Cornélius Castoriadis (1922-1997) apparaît comme l'un des auteurs contemporains les plus féconds et les plus originaux. Tout à la fois économiste, professeur et psychanalyste, il s'est également engagé dans les luttes sociales et politiques notamment à travers le groupe autonome et le revue homonyme Socialisme ou barbarie (avec C.Lefort, J-F Lyotard). De ses premières critiques de la «mystification stalinienne », et du phénomène bureaucratique en Union Soviétique dans les années 40 et 50, en passant par l'analyse de la dynamique du capitalisme moderne et l'organisation de la lutte ouvrière, aboutissant à une critique du marxisme et une redéfinition de la théorie révolutionnaire, toute l'œuvre de Castoriadis a été élaborée autour d'une interrogation politique : Comment les hommes peuvent-ils s'autogouverner ?
Son projet en effet était l'instauration d'une société autonome rendant possible l'exercice, par les individus, de leur liberté effective. Cette exigence d'autonomie se manifeste en premier lieu par le refus de la société existante, «inhumaine » et colonisée par l'imaginaire capitaliste(«maximisation de la croissance et du profit par l'expansion illimitée de la maîtrise rationnelle scientifique et technique »(MM)), l'imaginaire définissant à la fois le style de vie d'une société, l'«esprit d'un peuple », et d'une époque. Par la suite cette exigence doit prendre la forme d'une exigence révolutionnaire. La révolution reste au centre de sa vision : elle est le moment inaugural de l'autonomie et vise l'instauration explicite d'une «société autonome » capable de perpétuellement questionner ses propres institutions. Castoriadis n'a cessé d'afficher son attachement au projet de société défini sur «le contenu du socialisme » et fondé sur l'autogestion généralisée, la démocratie directe et l'égalité. Le dilemme "socialisme ou barbarie » énoncé en 1949 reste parfaitement pertinent.
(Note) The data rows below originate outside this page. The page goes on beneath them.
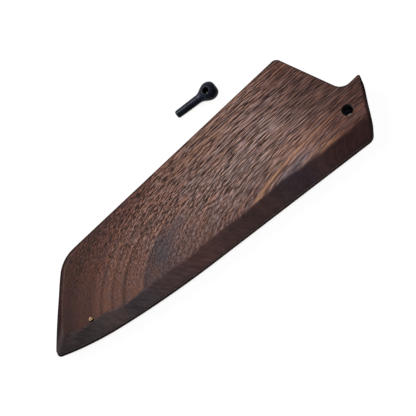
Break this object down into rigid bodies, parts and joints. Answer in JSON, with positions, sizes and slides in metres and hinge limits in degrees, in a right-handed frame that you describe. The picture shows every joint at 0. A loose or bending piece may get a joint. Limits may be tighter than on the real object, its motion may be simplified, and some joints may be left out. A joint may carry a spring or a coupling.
{
  "type": "knife blade guard",
  "caption": "Flat wooden blade guard for a kitchen knife with an angled tip: a bevelled sheath with an open blade slot and a loose ball-headed retaining pin.",
  "frame": {"origin": "where the pin hole's axis meets the plane of the back face", "axes": "+X along the spine towards the mouth, +Y towards the spine, +Z out of the front face, along the pin hole"},
  "size_m": [0.2102, 0.0851, 0.0155],
  "materials": {
    "walnut": "oiled dark walnut, satin",
    "brass": "worn, sanded flush",
    "black_wood": "black, turned and polished to a satin gloss"
  },
  "bodies": {
    "sheath": {"front_cover": "walnut", "core_spacer": "walnut", "back_cover": "walnut", "tip_pin": "brass"},
    "retaining_pin": {"retaining_pin": "black_wood"}
  },
  "joints": [
    {"name": "pin_lift", "type": "slide", "parent": "sheath", "child": "retaining_pin", "axis": [0, 0, 1], "range_m": [0, 0.04]}
  ]
}
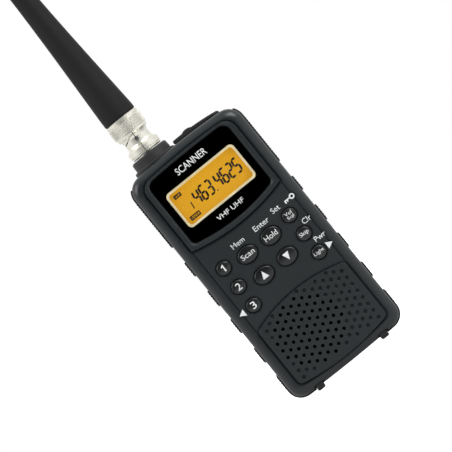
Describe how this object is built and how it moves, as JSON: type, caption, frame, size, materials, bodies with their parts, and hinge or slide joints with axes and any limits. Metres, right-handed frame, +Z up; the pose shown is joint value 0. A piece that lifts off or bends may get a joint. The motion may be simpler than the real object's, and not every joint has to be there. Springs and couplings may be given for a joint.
{
  "type": "handheld radio scanner",
  "caption": "Handheld radio scanner with lit display, keypad, speaker grille, bayonet whip antenna, battery door and belt clip.",
  "frame": {"origin": "on the surface it stands on, at the middle of the overall box in X and Y", "axes": "+Z up along the case and the antenna, -Y out of the display, +X to the user's right"},
  "size_m": [0.0578, 0.0366, 0.2634],
  "materials": {
    "basket_steel": "pressed steel",
    "black_print": "black film",
    "board_laminate": "green solder mask",
    "brass": "turned",
    "case_plastic": "fine moulded texture, charcoal",
    "cell_wrap": "plain grey wrap",
    "chip_resin": "moulded resin",
    "clip_plastic": "moulded black nylon",
    "collar_rubber": "moulded rubber",
    "cone_paper": "pressed pulp",
    "contact_rubber": "layered conductive rubber",
    "display_glass": "amber-lit display glass",
    "door_plastic": "fine moulded texture, charcoal",
    "gold_contact": "gold plated",
    "grip_rubber": "soft-touch moulded rubber",
    "key_rubber": "moulded silicone rubber, satin",
    "keypad_rubber": "silicone rubber sheet",
    "lead_insulation": "red insulation",
    "light_guide": "frosted light guide",
    "magnet_iron": "sintered ferrite",
    "nickel": "nickel plated brass",
    "reflector_plastic": "cream moulded reflector",
    "screw_steel": "zinc plated",
    "sleeve_nickel": "nickel plated and knurled",
    "socket_plastic": "moulded black",
    "speaker_cloth": "woven black dust cloth",
    "spring_steel": "plated",
    "tin_plate": "tin-plated pressing",
    "tray_plastic": "moulded black",
    "whip_rubber": "moulded satin rubber",
    "white_insulator": "moulded fluoropolymer",
    "window_acrylic": "clear polished acrylic"
  },
  "bodies": {
    "case": {"front_shell": "case_plastic", "rear_shell": "case_plastic", "side_grip_left": "grip_rubber", "side_grip_right": "grip_rubber", "feet": "grip_rubber", "display_window": "window_acrylic", "display_mask": "black_print", "lcd_frame": "reflector_plastic", "lcd_glass": "display_glass", "lcd_backlight": "light_guide", "lcd_contact_strip": "contact_rubber", "control_board": "board_laminate", "radio_board": "board_laminate", "shield_can": "tin_plate", "radio_chips": "chip_resin", "board_connector": "socket_plastic", "board_spacers": "brass", "keypad_mat": "keypad_rubber", "switch_domes": "spring_steel", "board_screws": "screw_steel", "speaker_cloth": "speaker_cloth", "speaker_basket": "basket_steel", "speaker_cone": "cone_paper", "speaker_magnet": "magnet_iron", "speaker_leads": "lead_insulation", "battery_tray": "tray_plastic", "cell_left": "cell_wrap", "cell_right": "cell_wrap", "battery_springs": "spring_steel", "battery_plates": "spring_steel", "antenna_collar": "collar_rubber", "antenna_jack": "nickel", "jack_insulator": "white_insulator", "jack_contact": "gold_contact", "earphone_jack": "socket_plastic", "power_jack": "socket_plastic", "clip_base": "clip_plastic", "clip_pin": "spring_steel", "clip_spring": "spring_steel", "clip_screws": "screw_steel", "case_screws": "screw_steel"},
    "antenna": {"plug_body": "nickel", "plug_insulator": "white_insulator", "plug_pin": "gold_contact", "antenna_whip": "whip_rubber", "antenna_coil": "spring_steel"},
    "sleeve": {"bayonet_sleeve": "sleeve_nickel"},
    "door": {"battery_door": "door_plastic"},
    "cover": {"jack_cover": "collar_rubber"},
    "clip": {"clip_arm": "clip_plastic"},
    "key_1_cap": {"key_1": "key_rubber"},
    "key_2_cap": {"key_2": "key_rubber"},
    "key_3_cap": {"key_3": "key_rubber"},
    "key_service_cap": {"key_service": "key_rubber"},
    "key_hold_cap": {"key_hold": "key_rubber"},
    "key_up_cap": {"key_up": "key_rubber"},
    "key_down_cap": {"key_down": "key_rubber"},
    "key_volume_cap": {"key_volume": "key_rubber"},
    "key_lockout_cap": {"key_lockout": "key_rubber"},
    "key_light_cap": {"key_light": "key_rubber"}
  },
  "joints": [
    {"name": "antenna_lift", "type": "slide", "parent": "case", "child": "antenna", "axis": [0, 0, 1], "range_m": [0, 0.002]},
    {"name": "bayonet_turn", "type": "hinge", "parent": "antenna", "child": "sleeve", "pos_m": [-0.0116, -0.00305, 0.1314], "axis": [0, 0, 1], "range_deg": [0, 90]},
    {"name": "battery_door_open", "type": "hinge", "parent": "case", "child": "door", "pos_m": [0, 0.00915, 0.0083], "axis": [-1, 0, 0], "range_deg": [0, 85]},
    {"name": "jack_cover_open", "type": "hinge", "parent": "case", "child": "cover", "pos_m": [-0.0003, -0.00305, 0.1179], "axis": [0, -1, 0], "range_deg": [0, 90]},
    {"name": "clip_open", "type": "hinge", "parent": "case", "child": "clip", "pos_m": [0, 0.01395, 0.1014], "axis": [1, 0, 0], "range_deg": [0, 18], "stiffness_Nm_per_rad": 0.05, "springref_deg": -22.92},
    {"name": "key_1_press", "type": "slide", "parent": "case", "child": "key_1_cap", "axis": [0, 1, 0], "range_m": [0, 0.0008], "stiffness_N_per_m": 1500, "springref_m": -0.0002},
    {"name": "key_2_press", "type": "slide", "parent": "case", "child": "key_2_cap", "axis": [0, 1, 0], "range_m": [0, 0.0008], "stiffness_N_per_m": 1500, "springref_m": -0.0002},
    {"name": "key_3_press", "type": "slide", "parent": "case", "child": "key_3_cap", "axis": [0, 1, 0], "range_m": [0, 0.0008], "stiffness_N_per_m": 1500, "springref_m": -0.0002},
    {"name": "key_service_press", "type": "slide", "parent": "case", "child": "key_service_cap", "axis": [0, 1, 0], "range_m": [0, 0.0008], "stiffness_N_per_m": 1500, "springref_m": -0.0002},
    {"name": "key_hold_press", "type": "slide", "parent": "case", "child": "key_hold_cap", "axis": [0, 1, 0], "range_m": [0, 0.0008], "stiffness_N_per_m": 1500, "springref_m": -0.0002},
    {"name": "key_up_press", "type": "slide", "parent": "case", "child": "key_up_cap", "axis": [0, 1, 0], "range_m": [0, 0.0008], "stiffness_N_per_m": 1500, "springref_m": -0.0002},
    {"name": "key_down_press", "type": "slide", "parent": "case", "child": "key_down_cap", "axis": [0, 1, 0], "range_m": [0, 0.0008], "stiffness_N_per_m": 1500, "springref_m": -0.0002},
    {"name": "key_volume_press", "type": "slide", "parent": "case", "child": "key_volume_cap", "axis": [0, 1, 0], "range_m": [0, 0.0008], "stiffness_N_per_m": 1500, "springref_m": -0.0002},
    {"name": "key_lockout_press", "type": "slide", "parent": "case", "child": "key_lockout_cap", "axis": [0, 1, 0], "range_m": [0, 0.0008], "stiffness_N_per_m": 1500, "springref_m": -0.0002},
    {"name": "key_light_press", "type": "slide", "parent": "case", "child": "key_light_cap", "axis": [0, 1, 0], "range_m": [0, 0.0008], "stiffness_N_per_m": 1500, "springref_m": -0.0002}
  ],
  "couplings": [
    {"joint": "bayonet_turn", "follows": "antenna_lift", "rad_per_m": 785.4}
  ]
}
L'exigence révolutionnaire s'investit d'abord dans le mouvement ouvrier en lutte pour l'instauration du socialisme. Mais, dès le début des années 50, il prend conscience de l'échec de la révolution socialiste. A travers l'analyse de la société soviétique, il constate non pas l'émergence d'une société autonome mais une société bureaucratique qui perpétue la séparation entre dirigeants et dirigés. Dans cette perspective il envisage la »bureaucratie » comme l'élément commun aux systèmes politiques de l'Est et de l'Ouest. Ce qui les distingue, c'est l'intensité de la pratique de l'interventionnisme étatique.
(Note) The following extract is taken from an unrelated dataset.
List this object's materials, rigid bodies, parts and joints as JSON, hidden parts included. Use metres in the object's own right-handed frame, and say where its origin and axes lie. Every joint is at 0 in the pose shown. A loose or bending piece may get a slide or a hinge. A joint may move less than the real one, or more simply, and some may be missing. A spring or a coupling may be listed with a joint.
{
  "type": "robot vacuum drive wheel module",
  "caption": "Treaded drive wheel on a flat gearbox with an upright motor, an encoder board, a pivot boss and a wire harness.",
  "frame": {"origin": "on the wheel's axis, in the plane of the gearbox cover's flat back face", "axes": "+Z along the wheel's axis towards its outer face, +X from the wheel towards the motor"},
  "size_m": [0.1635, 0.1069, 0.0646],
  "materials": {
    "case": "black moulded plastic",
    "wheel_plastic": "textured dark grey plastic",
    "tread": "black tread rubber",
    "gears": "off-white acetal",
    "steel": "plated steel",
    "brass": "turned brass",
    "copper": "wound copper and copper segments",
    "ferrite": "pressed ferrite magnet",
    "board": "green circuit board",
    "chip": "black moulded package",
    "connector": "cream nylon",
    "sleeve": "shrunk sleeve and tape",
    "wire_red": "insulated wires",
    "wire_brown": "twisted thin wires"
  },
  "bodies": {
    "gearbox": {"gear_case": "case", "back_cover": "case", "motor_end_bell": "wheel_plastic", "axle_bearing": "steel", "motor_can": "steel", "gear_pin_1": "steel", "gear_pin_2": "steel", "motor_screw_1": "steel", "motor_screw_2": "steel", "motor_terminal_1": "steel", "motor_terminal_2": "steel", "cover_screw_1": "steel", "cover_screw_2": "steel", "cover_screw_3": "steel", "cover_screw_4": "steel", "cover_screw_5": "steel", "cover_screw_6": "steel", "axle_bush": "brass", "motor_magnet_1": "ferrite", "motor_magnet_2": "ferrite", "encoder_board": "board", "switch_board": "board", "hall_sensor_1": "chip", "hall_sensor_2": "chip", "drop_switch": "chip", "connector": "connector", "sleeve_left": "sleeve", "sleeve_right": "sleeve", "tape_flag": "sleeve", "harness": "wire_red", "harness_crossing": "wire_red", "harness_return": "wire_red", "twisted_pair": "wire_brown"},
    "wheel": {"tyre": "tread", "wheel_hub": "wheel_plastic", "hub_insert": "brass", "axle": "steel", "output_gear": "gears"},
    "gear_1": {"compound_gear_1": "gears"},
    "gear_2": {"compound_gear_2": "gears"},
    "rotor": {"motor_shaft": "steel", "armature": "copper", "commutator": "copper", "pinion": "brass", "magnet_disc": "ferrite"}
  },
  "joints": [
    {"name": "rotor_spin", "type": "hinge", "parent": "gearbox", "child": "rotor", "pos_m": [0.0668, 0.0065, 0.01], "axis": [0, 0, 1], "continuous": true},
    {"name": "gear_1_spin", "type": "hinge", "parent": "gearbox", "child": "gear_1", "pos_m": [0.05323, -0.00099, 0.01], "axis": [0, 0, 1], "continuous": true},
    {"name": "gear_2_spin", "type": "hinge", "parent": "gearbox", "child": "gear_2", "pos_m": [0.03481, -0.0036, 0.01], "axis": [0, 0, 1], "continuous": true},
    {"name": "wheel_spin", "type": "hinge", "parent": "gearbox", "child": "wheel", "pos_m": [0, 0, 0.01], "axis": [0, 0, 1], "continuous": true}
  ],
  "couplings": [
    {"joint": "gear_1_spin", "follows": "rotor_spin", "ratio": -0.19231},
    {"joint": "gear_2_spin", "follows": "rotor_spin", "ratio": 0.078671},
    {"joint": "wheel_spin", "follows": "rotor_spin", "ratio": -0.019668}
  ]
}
Ces constatations ont amené Castoriadis à entreprendre un réexamen critique du marxisme, devenu une simple idéologie, et une redéfiniton du contenu du socialisme. En effet, il n'existe plus de «lois » de l'histoire, ni de contradictions d'ordre économique qui déterminent la ruine inéluctable du capitalisme et l'avènement non moins inéluctable du socialisme. C'est au contraire la lutte des hommes pour la maîtrise de leur propre vie et par conséquent pour l'autonomie qui met en crise le capitalisme et ouvre ainsi la possibilité d'une société libre. Dans la société capitaliste bureaucratisée, à presque tous les niveaux de la pyramide, ses membres sont assujettis et donc privés de tout pouvoir sur leur propre existence. Si bien que la distinction politique pertinente sépare désormais ceux qui acceptent le système de ceux qui le combattent : « C'est toute la société qui est concernée par la révolution, et toute, hormis une infime minorité »(DH).
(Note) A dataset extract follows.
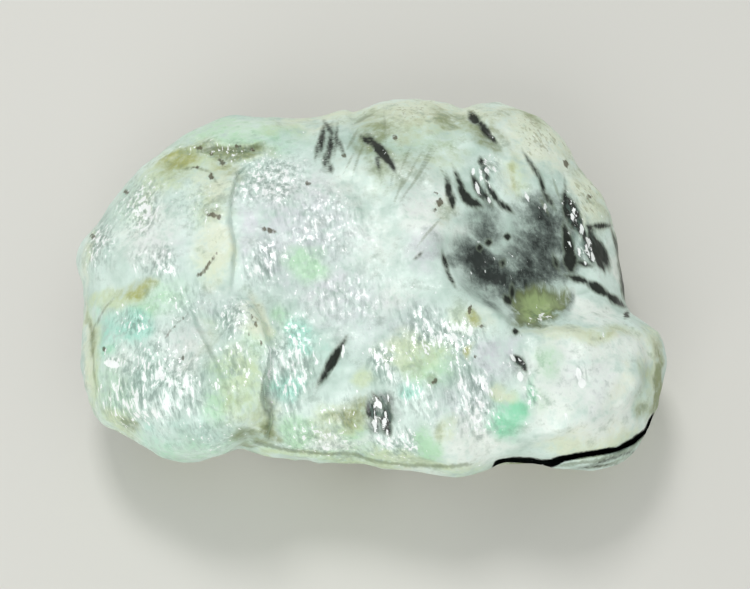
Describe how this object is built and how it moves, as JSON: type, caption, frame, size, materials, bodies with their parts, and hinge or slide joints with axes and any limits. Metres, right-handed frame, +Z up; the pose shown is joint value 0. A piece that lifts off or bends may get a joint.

Le contenu du socialisme se définit dès lors en termes politiques : il est l'autogestion par les travailleurs de leur propre travail et, au-delà, de la société. A partir de cette définition il est possible de déterminer les objectifs du mouvement ouvrier : il s'agit d'une part de conquérir la possibilité de gérer le processus de travail et d'autre part d'en venir à gérer la société dans son ensemble en fixant eux-mêmes les modalités de leur vivre ensemble.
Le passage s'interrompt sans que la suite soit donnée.